Dans l'ensemble, les pays européens , qui ont connu ne moyenne un alourdissement du poids des prélèvements, se sont toutefois un peu rapprochés les uns des autres dans les années 1990. Cette convergence, qui reste très limitée, apparaît d'abord comme le résultat d'un rattrapage des pays initialement les moins développés et des nécessités de la réduction des déficits publics , mais peut également être attribuée aux pressions liées à des phénomènes de concurrence fiscale.

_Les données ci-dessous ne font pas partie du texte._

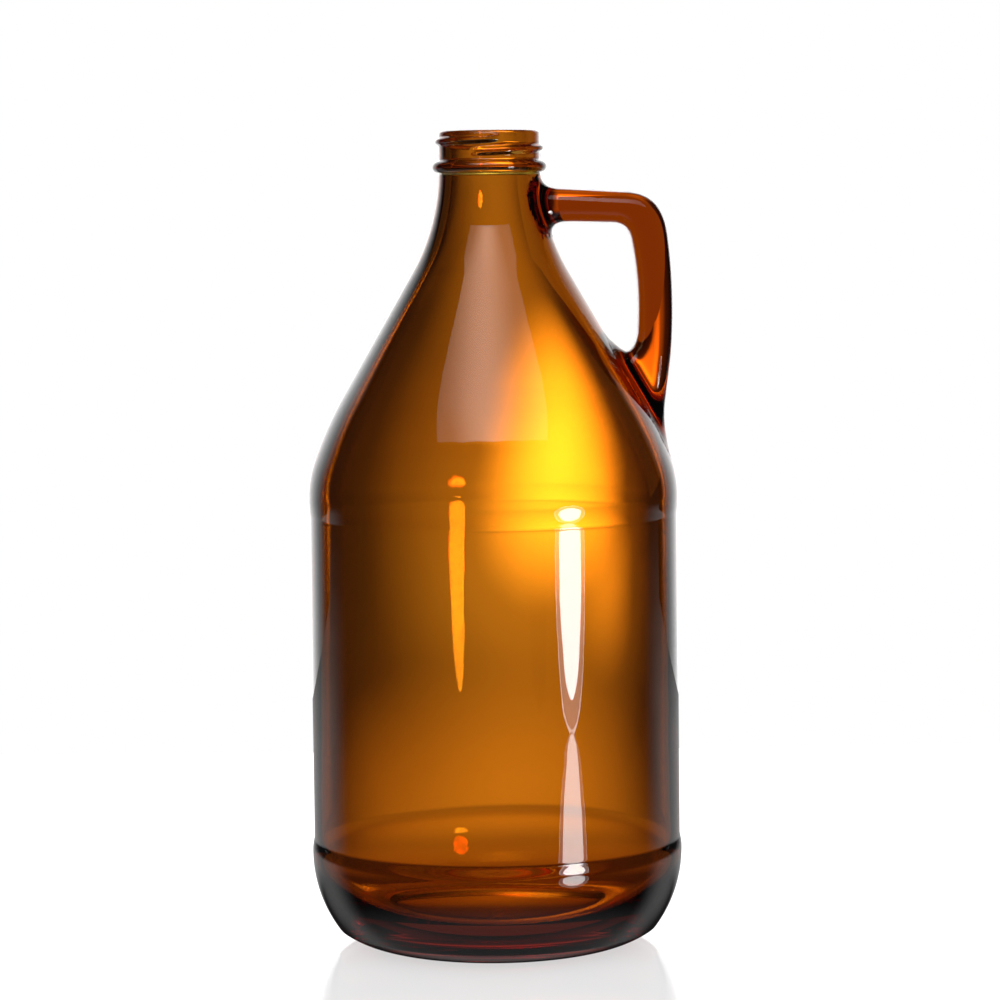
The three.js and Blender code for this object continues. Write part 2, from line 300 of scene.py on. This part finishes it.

Mais, il faut, en préambule de ce rapport, insister à nouveau sur les problèmes de méthode que pose le concept de prélèvements obligatoires. Ces problèmes, qui sont signalés depuis des années, sont récurrents, et on peut regretter que peu de progrès aient été réalisés pour les résoudre. Le niveau et le taux des prélèvements obligatoires occupent pourtant une place très importante dans le débat public et les comparaisons internationales foisonnent avec des enjeux d'image importants. L'encadré ci-après ne mentionne que quelques unes des difficultés que pose un indicateur auquel il apparaît essentiel d'apporter une plus grande robustesse.


PRÉCISIONS DE MÉTHODE

Les données présentées dans ce rapport sont essentiellement issues des Statistiques des recettes publiques de l'OCDE. Sous le terme de « prélèvements obligatoires », l'OCDE regroupe en principe l'ensemble des versements obligatoires ( y compris cotisations sociales) effectués sans contrepartie au profit des administrations publiques .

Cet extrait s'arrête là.